Provided data

........

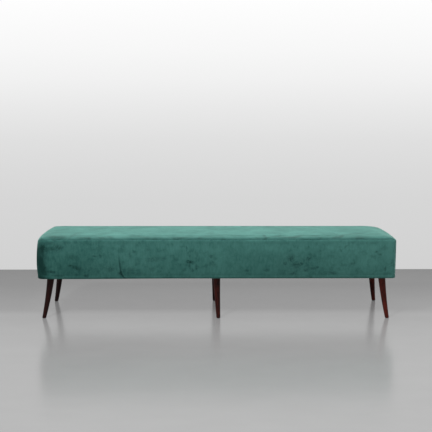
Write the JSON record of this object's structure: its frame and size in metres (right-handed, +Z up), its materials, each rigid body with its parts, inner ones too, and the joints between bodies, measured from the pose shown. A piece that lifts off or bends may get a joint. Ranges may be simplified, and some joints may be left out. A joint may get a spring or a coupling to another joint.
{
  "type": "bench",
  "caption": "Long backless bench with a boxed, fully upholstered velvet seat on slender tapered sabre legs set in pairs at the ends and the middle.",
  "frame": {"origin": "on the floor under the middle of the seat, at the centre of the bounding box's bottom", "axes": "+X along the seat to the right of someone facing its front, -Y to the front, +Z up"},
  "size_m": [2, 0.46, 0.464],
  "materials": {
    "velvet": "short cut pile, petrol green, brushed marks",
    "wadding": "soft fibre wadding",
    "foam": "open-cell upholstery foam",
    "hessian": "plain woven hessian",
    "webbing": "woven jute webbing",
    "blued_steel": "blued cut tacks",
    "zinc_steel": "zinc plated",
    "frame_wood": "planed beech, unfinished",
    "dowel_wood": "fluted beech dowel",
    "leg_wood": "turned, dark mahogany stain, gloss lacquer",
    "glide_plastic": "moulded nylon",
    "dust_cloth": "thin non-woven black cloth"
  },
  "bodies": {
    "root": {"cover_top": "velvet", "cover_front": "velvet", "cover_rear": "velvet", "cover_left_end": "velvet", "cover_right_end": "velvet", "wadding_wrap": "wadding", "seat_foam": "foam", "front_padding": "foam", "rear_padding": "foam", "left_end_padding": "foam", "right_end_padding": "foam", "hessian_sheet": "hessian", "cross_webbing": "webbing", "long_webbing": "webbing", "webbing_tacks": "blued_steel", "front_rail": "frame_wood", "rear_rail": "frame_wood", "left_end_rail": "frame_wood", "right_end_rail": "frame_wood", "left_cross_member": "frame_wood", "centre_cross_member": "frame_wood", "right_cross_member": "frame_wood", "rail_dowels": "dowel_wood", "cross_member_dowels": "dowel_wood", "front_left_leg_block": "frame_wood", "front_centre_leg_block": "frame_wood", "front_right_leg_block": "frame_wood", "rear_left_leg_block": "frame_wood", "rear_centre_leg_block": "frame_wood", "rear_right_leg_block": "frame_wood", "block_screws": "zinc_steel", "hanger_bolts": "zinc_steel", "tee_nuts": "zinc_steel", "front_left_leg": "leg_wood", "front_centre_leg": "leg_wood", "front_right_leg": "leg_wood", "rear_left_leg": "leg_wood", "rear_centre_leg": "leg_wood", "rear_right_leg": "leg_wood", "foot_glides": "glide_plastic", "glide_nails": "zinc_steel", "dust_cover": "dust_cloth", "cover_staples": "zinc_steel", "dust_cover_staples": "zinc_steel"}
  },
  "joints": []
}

........

Task objective
Give the count of lines holding the word "bodies", with no other words.

Final result
2